- _WRITTEN EXERCISE_: Pull out of the data below the stretch of lines bounded by the one containing "# Teeth, left" and the one containing "obj.parent = empty", both bounds included, unchanged.

Dataset entries
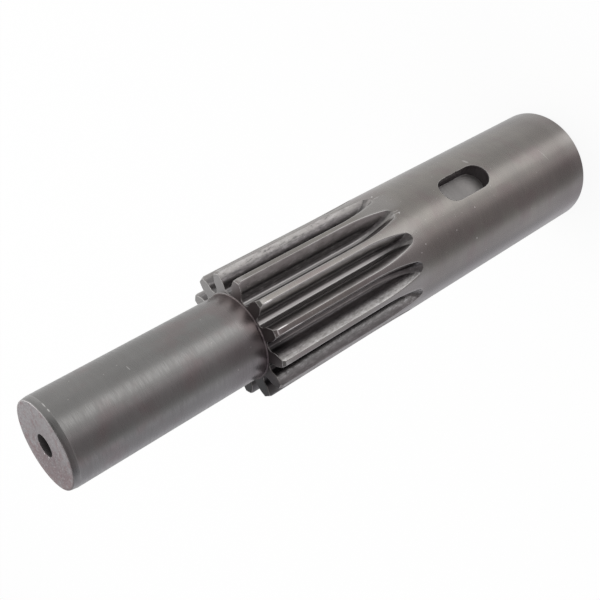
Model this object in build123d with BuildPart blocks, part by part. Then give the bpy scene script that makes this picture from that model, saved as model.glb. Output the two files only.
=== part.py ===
from build123d import *
import math
import os

# Arbor press spindle: one turned steel shaft with a thirteen-tooth pinion cut into its middle.
# It stands on the face of its thick end. Z runs along the axis, up towards the journal, with its
# origin at the centre of that face. The keyway faces +X. All lengths are millimetres.

# Teeth: standard full-depth involute teeth that run a rack
tooth_module = 2.0
tooth_count = 13
pressure_angle = 20.0
addendum = 1.0 * tooth_module
dedendum = 1.25 * tooth_module

# Diameters: the thick end is as large as the tips of the teeth, which are cut out of it
pitch_radius = tooth_module * tooth_count / 2
tip_radius = pitch_radius + addendum
root_radius = pitch_radius - dedendum
journal_radius = 10.0

# Heights above the face of the thick end
overall_length = 155.0
gear_end = 107.5
full_depth_from = 76.9

# Turned edges, each as its length along the axis and its depth
foot_chamfer = 0.5
gear_chamfer_length = 0.75
gear_chamfer_depth = 0.4
shoulder_fillet = 0.5
lead_in_length = 1.4
lead_in_depth = 0.25

# Hole in the journal's end, with a drill's pointed bottom
hole_radius = 2.5
hole_depth = 12.0
drill_point_angle = 118.0

# Keyway: an end-milled slot with round ends, a flat floor and broken edges
keyway_width = 7.0
keyway_length = 16.0
keyway_from = 32.5
keyway_depth = 3.75
keyway_edge = 0.12
cut_clearance = 1.0

# Hob: its teeth have a rack's straight sides, and its rim leaves the curved end of each gap
hob_radius = 21.0
hob_swing = 48.0
hob_corner = 0.35
hob_reach = tip_radius + 0.5
roll_steps = 4
roll_angle = 7.5
first_gap_angle = 7.2


def hob_half_width(radius):
    """Half the thickness of a hob tooth at a distance from the spindle's axis."""
    slope = math.tan(math.radians(pressure_angle))
    return math.pi * tooth_module / 4 + (radius - pitch_radius) * slope


os.makedirs("parts", exist_ok=True)

# One cut of the hob: straight through the gear end, and round the hob's axis at the other end
with BuildPart() as hob_cut:
    with BuildSketch(Plane.XY.offset(full_depth_from)) as hob_tooth:
        with BuildLine():
            corner_radius = root_radius + hob_corner
            Polyline(
                (root_radius, hob_corner - hob_half_width(root_radius)),
                (corner_radius, -hob_half_width(corner_radius)),
                (hob_reach, -hob_half_width(hob_reach)),
                (hob_reach, hob_half_width(hob_reach)),
                (corner_radius, hob_half_width(corner_radius)),
                (root_radius, hob_half_width(root_radius) - hob_corner),
                close=True,
            )
        make_face()
    extrude(amount=gear_end + cut_clearance - full_depth_from)
    hob_axis = Axis((root_radius + hob_radius, 0, full_depth_from), (0, -1, 0))
    revolve(hob_tooth.sketch, axis=hob_axis, revolution_arc=hob_swing)

# Tooth gap: the cuts that the hob makes while its tooth rolls past the spindle. Together they
# leave involute flanks, and below them the undercut that a pinion of thirteen teeth has.
with BuildPart() as gap:
    for step in range(-roll_steps, roll_steps + 1):
        roll = step * roll_angle
        rolled = Pos(0, pitch_radius * math.radians(roll), 0)
        with Locations(Rot(0, 0, -roll) * rolled):
            add(hob_cut.part)

# Spindle: the turned blank, then its hole, its keyway and its tooth gaps
with BuildPart() as spindle:
    with BuildSketch(Plane.XZ):
        with BuildLine():
            Polyline(
                (0, overall_length),
                (0, 0),
                (tip_radius - foot_chamfer, 0),
                (tip_radius, foot_chamfer),
                (tip_radius, gear_end - gear_chamfer_length),
                (tip_radius - gear_chamfer_depth, gear_end),
                (journal_radius + shoulder_fillet, gear_end),
            )
            RadiusArc(
                (journal_radius + shoulder_fillet, gear_end),
                (journal_radius, gear_end + shoulder_fillet),
                shoulder_fillet,
            )
            Polyline(
                (journal_radius, gear_end + shoulder_fillet),
                (journal_radius, overall_length - lead_in_length),
                (journal_radius - lead_in_depth, overall_length),
                (0, overall_length),
            )
        make_face()
    revolve(axis=Axis.Z)

    # Hole down the axis from the journal's end
    point_depth = hole_radius / math.tan(math.radians(drill_point_angle / 2))
    with BuildSketch(Plane.XZ):
        with BuildLine():
            Polyline(
                (0, overall_length),
                (hole_radius, overall_length),
                (hole_radius, overall_length - hole_depth),
                (0, overall_length - hole_depth - point_depth),
                close=True,
            )
        make_face()
    revolve(axis=Axis.Z, mode=Mode.SUBTRACT)

    # Keyway, sunk from the +X side to its flat floor, with its mouth broken
    keyway_middle = (0, keyway_from + keyway_length / 2)
    with BuildSketch(Plane.YZ.offset(tip_radius - keyway_depth)):
        with Locations(keyway_middle):
            SlotOverall(keyway_length, keyway_width, rotation=90)
    extrude(amount=keyway_depth + cut_clearance, mode=Mode.SUBTRACT)
    mouth = spindle.edges(Select.LAST).filter_by(lambda edge: edge.center().X > tip_radius - 1)
    chamfer(mouth, keyway_edge)

    # Teeth, left standing between thirteen equal gaps
    with PolarLocations(0, tooth_count, start_angle=first_gap_angle):
        add(gap.part, mode=Mode.SUBTRACT)

spindle.part.label = "spindle"
export_step(spindle.part, "parts/spindle.step")
print("volume mm3", round(spindle.part.volume), "faces", len(spindle.part.faces()))
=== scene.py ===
# %% [markdown]
# Arbor press spindle. It is one steel shaft: a thick end with a keyway, thirteen teeth cut into
# the middle, and a slim journal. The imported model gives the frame, in metres, with the foot on
# the floor at the origin, +Z up the shaft and +X out through the keyway. The solid could be
# shown as it is, but its loose triangles catch the light in flat patches, and it lacks the small
# rounding that makes worn edges shine. So this lesson makes a finer skin of the same shape.

# %% Load the frame
import math

import bpy
import numpy as np
from mathutils import Matrix, Vector


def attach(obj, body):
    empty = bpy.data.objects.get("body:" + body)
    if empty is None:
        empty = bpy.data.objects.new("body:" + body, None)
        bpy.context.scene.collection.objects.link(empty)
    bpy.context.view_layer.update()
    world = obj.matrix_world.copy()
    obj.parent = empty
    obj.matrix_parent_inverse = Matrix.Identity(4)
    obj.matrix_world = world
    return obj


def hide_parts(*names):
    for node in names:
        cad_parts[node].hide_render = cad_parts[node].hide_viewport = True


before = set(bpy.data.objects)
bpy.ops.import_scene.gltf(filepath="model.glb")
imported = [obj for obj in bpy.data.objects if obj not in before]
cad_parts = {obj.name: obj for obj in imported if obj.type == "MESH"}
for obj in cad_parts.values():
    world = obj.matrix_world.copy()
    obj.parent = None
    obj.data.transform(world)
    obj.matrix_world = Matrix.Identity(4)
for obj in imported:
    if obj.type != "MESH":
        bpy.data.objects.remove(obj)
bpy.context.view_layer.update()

# %% [markdown]
# The photograph was taken from close by, 33 degrees above the level, so that the shaft narrows
# with distance. A camera could be placed by eye, but every comparison with the photograph leans
# on it, so its numbers come from a fit to the spindle's outline. It is turned round its own line
# of sight, which is why a spindle that stands upright shows slantwise in the picture.

# %% Camera
CAMERA_AZIMUTH = math.radians(-20.6)
CAMERA_ELEVATION = 0.56833
CAMERA_DISTANCE = 0.219857
CAMERA_ROLL = -2.08809
AIM_SIDE = 0.00009
AIM_HEIGHT = 0.088969
FOCAL_PIXELS = 973.939
PICTURE_PIXELS = 600
SENSOR_WIDTH = 36.0


def compass(azimuth, elevation):
    """Unit vector at an azimuth from +X towards +Y and an elevation, both in radians."""
    flat = math.cos(elevation)
    return Vector((flat * math.cos(azimuth), flat * math.sin(azimuth), math.sin(elevation)))


back = compass(CAMERA_AZIMUTH, CAMERA_ELEVATION)
side = Vector((-math.sin(CAMERA_AZIMUTH), math.cos(CAMERA_AZIMUTH), 0.0))
up = back.cross(side)
right_axis = math.cos(CAMERA_ROLL) * side + math.sin(CAMERA_ROLL) * up
up_axis = -math.sin(CAMERA_ROLL) * side + math.cos(CAMERA_ROLL) * up
place = AIM_SIDE * side + Vector((0.0, 0.0, AIM_HEIGHT)) + CAMERA_DISTANCE * back

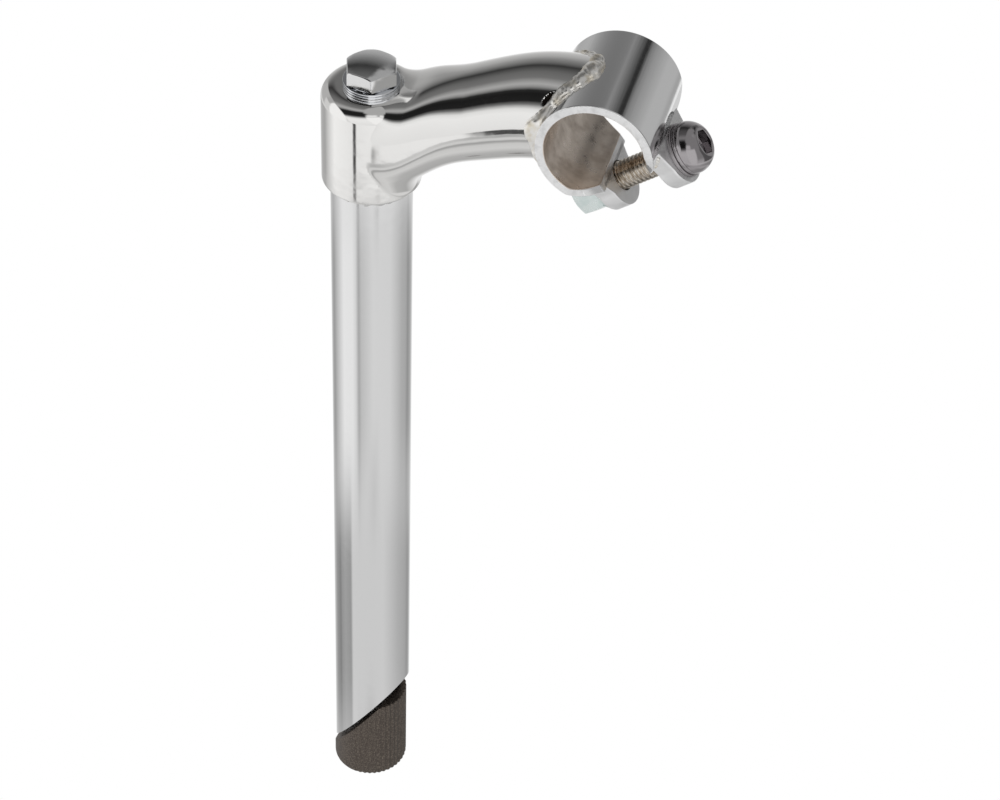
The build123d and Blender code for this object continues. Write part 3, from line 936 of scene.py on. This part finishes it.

- _WORKED SOLUTION_:
    # Teeth, left standing between thirteen equal gaps
    with PolarLocations(0, tooth_count, start_angle=first_gap_angle):
        add(gap.part, mode=Mode.SUBTRACT)

spindle.part.label = "spindle"
export_step(spindle.part, "parts/spindle.step")
print("volume mm3", round(spindle.part.volume), "faces", len(spindle.part.faces()))
=== scene.py ===
# %% [markdown]
# Arbor press spindle. It is one steel shaft: a thick end with a keyway, thirteen teeth cut into
# the middle, and a slim journal. The imported model gives the frame, in metres, with the foot on
# the floor at the origin, +Z up the shaft and +X out through the keyway. The solid could be
# shown as it is, but its loose triangles catch the light in flat patches, and it lacks the small
# rounding that makes worn edges shine. So this lesson makes a finer skin of the same shape.

# %% Load the frame
import math

import bpy
import numpy as np
from mathutils import Matrix, Vector


def attach(obj, body):
    empty = bpy.data.objects.get("body:" + body)
    if empty is None:
        empty = bpy.data.objects.new("body:" + body, None)
        bpy.context.scene.collection.objects.link(empty)
    bpy.context.view_layer.update()
    world = obj.matrix_world.copy()
    obj.parent = empty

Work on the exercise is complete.